*Aim*:
Both the line containing "obj.data.transform(world)" and the line containing "# Small helpers" belong in the answer, along with every line between them; print exactly those.

═════ Source data

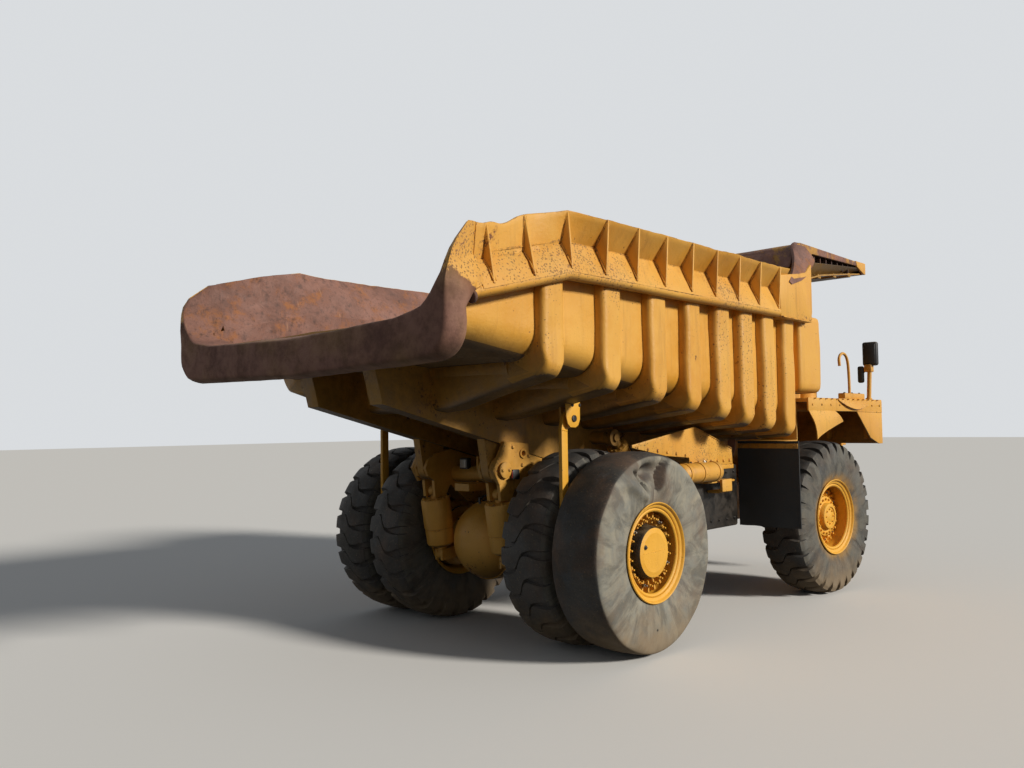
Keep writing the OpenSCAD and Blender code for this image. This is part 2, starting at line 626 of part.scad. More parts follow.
canopy_x = 1900;
roof_root_y = body_front_y + 400;
canopy_tip_y = body_front_y - canopy_reach;
front_t = 80;
wall_half = inner_x - seat_gap;
wedge_top_z = post_bottom_z - seat_gap;
module body_front_wall() color(rust) {
  plate_yz([[floor_front_y - 80, post_bottom_z], [body_front_y, post_bottom_z], [body_front_y, wall_top_z],
    [body_front_y + front_t, wall_top_z], [body_front_y + front_t, post_bottom_z + 80], [floor_front_y - 60, post_bottom_z + 80]],
    -wall_half, wall_half);
  plate_yz([[floor_front_y, floor_at(floor_front_y)], [floor_front_y - 80, post_bottom_z], [floor_front_y - 80, post_bottom_z + 80],
    [floor_front_y - 60, post_bottom_z + 80], [floor_front_y, post_bottom_z]], -wall_half, wall_half);
  // Wedges that close the corners under the wide posts
  both() plate_yz([[floor_front_y - seat_gap, floor_at(floor_front_y)], [floor_front_y - 80, wedge_top_z],
    [floor_front_y - seat_gap, wedge_top_z]], wall_half - 10, panel_x);
}

canopy_t = 50;
canopy_in_x = canopy_x - 30;
module body_canopy() color(rust) {
  plate_yz([[canopy_tip_y + 40 + seat_gap, canopy_z - canopy_t], [canopy_tip_y + 40 + seat_gap, canopy_z], [roof_root_y - 110, canopy_z],
    [roof_root_y + 60, canopy_z - 60], [roof_root_y + 60, canopy_z - 110], [roof_root_y - 120, canopy_z - canopy_t]],
    -canopy_in_x + seat_gap, canopy_in_x - seat_gap);
  // Rise of the front wall up to the roof
  plate_yz([[body_front_y, wall_top_z + seat_gap], [body_front_y, canopy_z - canopy_t - seat_gap],
    [body_front_y + front_t, canopy_z - canopy_t - seat_gap], [body_front_y + front_t, wall_top_z + seat_gap]], -inner_x, inner_x);
  block([-canopy_in_x + seat_gap, canopy_tip_y, canopy_z - 170], [canopy_in_x - seat_gap, canopy_tip_y + 40, canopy_z]);
  both() {
    // Side plate with its long slot
    difference() {
      plate_yz([[canopy_tip_y, canopy_z - 170], [canopy_tip_y, canopy_z], [roof_root_y - 110, canopy_z],
        [roof_root_y + 60, canopy_z - 60], [roof_root_y + 180, corner_top_z + 5], [body_front_y, corner_top_z + 5],
        [body_front_y - 20, board_top_z + 25]], canopy_in_x, canopy_x);
      plate_yz([[canopy_tip_y + 420, canopy_z - 100], [canopy_tip_y + 420, canopy_z - 50], [body_front_y - 100, canopy_z - 50],
        [body_front_y - 100, canopy_z - 160]], canopy_in_x - 1, canopy_x + 1);
    }
    // Wing plate that folds from the roof down to the side's corner
    plate_yz([[corner_front_y, corner_top_z + seat_gap], [corner_front_y + 330, corner_top_z + seat_gap],
      [roof_root_y + 250, canopy_z - 60], [roof_root_y - 80, canopy_z]], canopy_x + seat_gap, canopy_x + 100);
  }
}

sill_gap = 10;
sill_half = rail_w / 2 - 8;
beam_back_y = rear_y + 2250;
beam_front_y = rear_y - 2900;
module body_beam() {
  plate_yz([[beam_front_y, rail_top_z + sill_gap], [kick_y, rail_top_z + sill_gap], [beam_back_y, saddle_at(beam_back_y) + sill_gap],
    [beam_back_y + 200, 3200], [beam_front_y, 3200]], rail_x - sill_half, rail_x + sill_half);
  // Ear around the pivot pin
  plate_yz([[pivot_y - 130, pivot_z], [pivot_y + 130, pivot_z], [pivot_y + 200, 2200], [pivot_y - 200, 2200]],
    rail_x - 50, rail_x + 50);
  bar_x([pivot_y, pivot_z], 130, rail_x - 50, rail_x + 50);
  // Boss beside the eye of the hoist's rod
  bar_x(hoist_head, hoist_pin_r + 30, rail_x + sill_half + seat_gap, hoist_x - hoist_boss_gap);
}
cheek_x = [dual_mid_x - 57, dual_mid_x + 32];
module body_underframe() color(yellow) difference() {
  both() {
    body_beam();
    // Floor ribs, in three lengths between and beside the beams
    for (y = rib_ys, x = [[0, rail_x - sill_half - seat_gap], [rail_x + sill_half + seat_gap, floor_half]]) difference() {
      bar_x([y, floor_at(y)], rib_r, x[0] > 0 ? x[0] : -1, x[1]);
      for (c = cheek_x) block([c - seat_gap, ejector_at[0] - 140, 1500], [c + 25 + seat_gap, ejector_at[0] + 100, 3000]);
    }
    // Cheeks that hold the rock ejector
    for (x = cheek_x) plate_yz([[ejector_at[0] - 90, ejector_at[1] - 60],
      [ejector_at[0] + 60, ejector_at[1] - 60], [ejector_at[0] + 90, 2700], [ejector_at[0] - 130, 2700]], x, x + 25);
    bar_x(ejector_at, ejector_pin_r, cheek_x[0], cheek_x[1] + 25);
  }
  above_floor(0);
  both() bar_x([pivot_y, pivot_z], pivot_pin_r + 0.05, 0, far);
  block([-far, -far, 0], [far, floor_front_y - 1, far]);
}

ejector_at = [rear_y + 600, 2310];
ejector_pin_r = 22;
module ejector(side) translate([side * dual_mid_x, 0, 0]) difference() {
  union() {
    block([-25, ejector_at[0] - 65, 1250], [25, ejector_at[0] + 65, ejector_at[1]]);
    bar_x(ejector_at, 65, -25, 25);
  }
  bar_x(ejector_at, ejector_pin_r + 0.05, -30, 30);
}
module ejector_right() color(yellow) ejector(-1);
module ejector_left() color(yellow) ejector(1);

/* Hoist cylinders */

hoist_len = norm(hoist_head - hoist_base);
hoist_angle = atan2(hoist_head[1] - hoist_base[1], hoist_head[0] - hoist_base[0]);
barrel_r = 105;
rod_r = 62;
hoist_eye_half = 50;
hoist_boss_gap = rod_r + 7;
module along_hoist(side) translate([side * hoist_x, hoist_base[0], hoist_base[1]]) rotate([hoist_angle - 90, 0, 0]) children();
module hoist_barrel(side) along_hoist(side) difference() {
  union() {
    translate([0, 0, 110]) cylinder(r = barrel_r, h = hoist_len - 240);
    translate([-60, 0, 0]) rotate([0, 90, 0]) cylinder(r = 90, h = 120);
    block([-60, -70, 0], [60, 70, 140]);
  }
  translate([0, 0, 190]) cylinder(r = rod_r + 0.05, h = hoist_len);
  translate([-70, 0, 0]) rotate([0, 90, 0]) cylinder(r = hoist_pin_r + 0.05, h = 140);
}
module hoist_rod() along_hoist(1) {
  translate([0, 0, 200]) cylinder(r = rod_r, h = hoist_len - 260);
  translate([-hoist_eye_half, 0, hoist_len]) rotate([0, 90, 0]) cylinder(r = 95, h = 2 * hoist_eye_half);
  // Pin that stays in the eye, its end against the body's boss
  translate([seat_gap - hoist_boss_gap, 0, hoist_len]) rotate([0, 90, 0])
    cylinder(r = hoist_pin_r, h = hoist_boss_gap + hoist_eye_half + 25);
}
module hoist_barrel_right() color(yellow) hoist_barrel(-1);
module hoist_barrel_left() color(yellow) hoist_barrel(1);
module hoist_rod_right() color("silver") mirror([1, 0, 0]) hoist_rod();
module hoist_rod_left() color("silver") hoist_rod();

/* Wheels */

spindle_r = 90;
// Turns a piece about its kingpin by the angle at which the truck was left
module steered(side) translate([side * kingpin_x, front_y, 0]) rotate([0, 0, -steer_rest]) translate([-side * kingpin_x, -front_y, 0])
  children();
module knuckle() {
  bar_z([kingpin_x, front_y], 110, axle_z - 190, 1299.7);
  bar_x([front_y, axle_z], spindle_r, kingpin_x, front_track_x - 80);
  plate_xz([[kingpin_x - 60, 900], [kingpin_x - 300, 900], [kingpin_x - 300, 960], [kingpin_x - 60, 960]], front_y + 60, front_y + 300);
  block([kingpin_x - 60, front_y - 60, 880], [kingpin_x + 60, front_y + 200, 980]);
}
module knuckle_right() color(yellow) steered(-1) mirror([1, 0, 0]) knuckle();
module knuckle_left() color(yellow) steered(1) knuckle();

bead_r = rim_r - 50;
rim_half = 270;
// A wheel's solid of revolution about X at a place, from a table of radius and axial place
module turned(points, x, y, side) translate([side * x, y, axle_z]) rotate([0, side * 90, 0]) rotate_extrude($fn = 64) polygon(points);

function tyre_profile(r) = [
  [bead_r, -rim_half + 32], [rim_r + 20, -rim_half + 32], [rim_r + 90, -rim_half], [rim_r + 220, -tyre_w / 2],
  [r - 130, -tyre_w / 2], [r - 60, -tyre_w / 2 + 15], [r, -tyre_w / 2 + 70],
  [r, tyre_w / 2 - 70], [r - 60, tyre_w / 2 - 15], [r - 130, tyre_w / 2],
  [rim_r + 220, tyre_w / 2], [rim_r + 90, rim_half], [rim_r + 20, rim_half - 32], [bead_r, rim_half - 32]];
module tyre(x, y, side, r) turned(tyre_profile(r), x, y, side);

// Rim barrel with a flange at each end
rim_profile = [
  [bead_r - 30, -rim_half], [rim_r, -rim_half], [rim_r, -rim_half + 30], [bead_r, -rim_half + 30],
  [bead_r, rim_half - 30], [rim_r, rim_half - 30], [rim_r, rim_half], [bead_r - 30, rim_half]];
module rim(x, y, side) turned(rim_profile, x, y, side);

// Hub with its bore, radius and axial place from the wheel's centre plane
function front_hub_profile() = [
  [spindle_r + 0.05, -260], [260, -260], [260, -60], [bead_r - 15, -60], [bead_r - 15, 40], [300, 60],
  [280, 150], [200, 190], [0, 200], [0, 0], [spindle_r + 0.05, 0]];
module front_rim(side) steered(side) {
  rim(front_track_x, front_y, side);
  turned(front_hub_profile(), front_track_x, front_y, side);
}
function rear_hub_profile() = [
  [axle_arm_r + 0.05, -880], [300, -880], [300, -400], [bead_r - 15, inner_track_x + rim_half - rear_track_x], [bead_r - 15, 100], [330, 120], [330, 170],
  [245, 200], [245, 235], [0, 235], [0, inner_track_x - rear_track_x + 1], [axle_arm_r + 0.05, inner_track_x - rear_track_x + 1]];
module rear_rims(side) {
  rim(rear_track_x, rear_y, side);
  rim(inner_track_x, rear_y, side);
  turned(rear_hub_profile(), rear_track_x, rear_y, side);
}
module front_rim_right() color(yellow) front_rim(-1);
module front_rim_left() color(yellow) front_rim(1);
module front_tyre_right() color(black) steered(-1) tyre(front_track_x, front_y, -1, tyre_r);
module front_tyre_left() color(black) steered(1) tyre(front_track_x, front_y, 1, tyre_r);
module rear_rims_right() color(yellow) rear_rims(-1);
module rear_rims_left() color(yellow) rear_rims(1);
module rear_tyres_right() color(black) {
  tyre(rear_track_x, rear_y, -1, bald_r);
  tyre(inner_track_x, rear_y, -1, tyre_r);
}
module rear_tyres_left() color(black) {
  tyre(rear_track_x, rear_y, 1, tyre_r);
  tyre(inner_track_x, rear_y, 1, tyre_r);
}

frame();
bumper();
radiator_grille();
engine_hood();
engine_block();
right_deck();
left_deck();
handrails();
cab_shell();
cab_glass();
cab_interior();
cab_door();
cab_door_glass();
mirrors();
lamps();
air_cleaners();
front_struts();
rear_axle();
rear_struts();
fuel_tank();
hydraulic_tank();
air_tank();
mud_flaps();
body_floor();
body_side_right();
body_side_left();
body_front_wall();
body_canopy();
body_underframe();
ejector_right();
ejector_left();
hoist_barrel_right();
hoist_barrel_left();
hoist_rod_right();
hoist_rod_left();
knuckle_right();
knuckle_left();
front_rim_right();
front_rim_left();
front_tyre_right();
front_tyre_left();
rear_rims_right();
rear_rims_left();
rear_tyres_right();
rear_tyres_left();
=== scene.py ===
"""Worn off-highway dump truck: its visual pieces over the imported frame, with one operator for each group."""

import math
from functools import partial

import bmesh
import bpy
from mathutils import Matrix, Vector, noise


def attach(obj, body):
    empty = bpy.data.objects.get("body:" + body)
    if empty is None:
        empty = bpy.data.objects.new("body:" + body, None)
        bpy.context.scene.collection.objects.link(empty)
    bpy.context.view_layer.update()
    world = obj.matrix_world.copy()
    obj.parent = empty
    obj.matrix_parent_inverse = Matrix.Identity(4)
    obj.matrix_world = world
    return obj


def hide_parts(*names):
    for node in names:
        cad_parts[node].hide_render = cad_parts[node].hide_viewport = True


bl_info = {
    "name": "Worn dump truck",
    "version": (1, 0, 0),
    "blender": (4, 5, 0),
    "location": "3D View > Sidebar > Dump Truck",
    "description": "Builds the truck's visual pieces, materials and stage around its packed frame",
    "category": "Object",
}

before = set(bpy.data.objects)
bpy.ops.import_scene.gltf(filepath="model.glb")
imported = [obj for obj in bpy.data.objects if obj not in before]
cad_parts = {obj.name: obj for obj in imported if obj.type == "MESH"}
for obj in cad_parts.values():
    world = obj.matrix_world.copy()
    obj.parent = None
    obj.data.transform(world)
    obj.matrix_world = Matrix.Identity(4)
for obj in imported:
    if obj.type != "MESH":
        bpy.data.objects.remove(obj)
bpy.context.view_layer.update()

# Sizes in metres, the same values as in the part's source
REAR_Y = 1.65
FRONT_Y = -2.55
AXLE_Z = 1.0
TRACK_FRONT = 1.72
TRACK_REAR = 1.705
TRACK_INNER = 1.05
DECK_IN_X = 0.622
DECK_OUT_X = 2.045
STRUT_X = 0.5
STRUT_FOOT = Vector((0, 2.21, 0.83))
STRUT_TOP = Vector((0, 2.33, 1.54))
HINGE_Y = 2.40
HINGE_Z = 1.80
HOIST_X = 0.85
HOIST_BASE = (-0.55, 0.75)
HOIST_HEAD = (0.85, 2.10)
EJECTOR_X = 1.3775
EJECTOR_PIN = (2.25, 2.31)
KINGPIN_X = 1.18
STEER_REST = math.radians(4)
PANEL_X = 1.86
INNER_X = 1.82
FLOOR_HALF = 1.6
BEND_R = 0.26
RIB_R = 0.165
SLOPE = math.tan(math.radians(7.4))
FLOOR_Z = 2.58
BEAM_X = 2.05
BEAM_Z = 3.535
DROP_Y = 3.05
DROP = math.tan(math.radians(13.8))
RIB_YS = [REAR_Y + d for d in (1.53, 0.705, -0.045, -0.695, -1.3, -1.825, -2.35, -2.865)]
BODY_FRONT_Y = -2.13
WRAP_Y = 4.23
LIP_TOP_Z = 3.125


# Small helpers


def rgb(code):
    """Linear colour of an sRGB hex code."""
    v = [int(code[i : i + 2], 16) / 255 for i in (1, 3, 5)]
    return [c / 12.92 if c <= 0.04045 else ((c + 0.055) / 1.055) ** 2.4 for c in v] + [1.0]


def lerp(a, b, t):
    return a + (b - a) * t


def smooth(a, b, x):
    """0 below a, 1 above b, eased in between."""
    t = min(1.0, max(0.0, (x - a) / (b - a)))
    return t * t * (3 - 2 * t)


def bump(x, width):
    """A smooth hill around 0."""
    return math.exp(-((x / width) ** 2))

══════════

*Exercise output*:
    obj.data.transform(world)
    obj.matrix_world = Matrix.Identity(4)
for obj in imported:
    if obj.type != "MESH":
        bpy.data.objects.remove(obj)
bpy.context.view_layer.update()

# Sizes in metres, the same values as in the part's source
REAR_Y = 1.65
FRONT_Y = -2.55
AXLE_Z = 1.0
TRACK_FRONT = 1.72
TRACK_REAR = 1.705
TRACK_INNER = 1.05
DECK_IN_X = 0.622
DECK_OUT_X = 2.045
STRUT_X = 0.5
STRUT_FOOT = Vector((0, 2.21, 0.83))
STRUT_TOP = Vector((0, 2.33, 1.54))
HINGE_Y = 2.40
HINGE_Z = 1.80
HOIST_X = 0.85
HOIST_BASE = (-0.55, 0.75)
HOIST_HEAD = (0.85, 2.10)
EJECTOR_X = 1.3775
EJECTOR_PIN = (2.25, 2.31)
KINGPIN_X = 1.18
STEER_REST = math.radians(4)
PANEL_X = 1.86
INNER_X = 1.82
FLOOR_HALF = 1.6
BEND_R = 0.26
RIB_R = 0.165
SLOPE = math.tan(math.radians(7.4))
FLOOR_Z = 2.58
BEAM_X = 2.05
BEAM_Z = 3.535
DROP_Y = 3.05
DROP = math.tan(math.radians(13.8))
RIB_YS = [REAR_Y + d for d in (1.53, 0.705, -0.045, -0.695, -1.3, -1.825, -2.35, -2.865)]
BODY_FRONT_Y = -2.13
WRAP_Y = 4.23
LIP_TOP_Z = 3.125


# Small helpers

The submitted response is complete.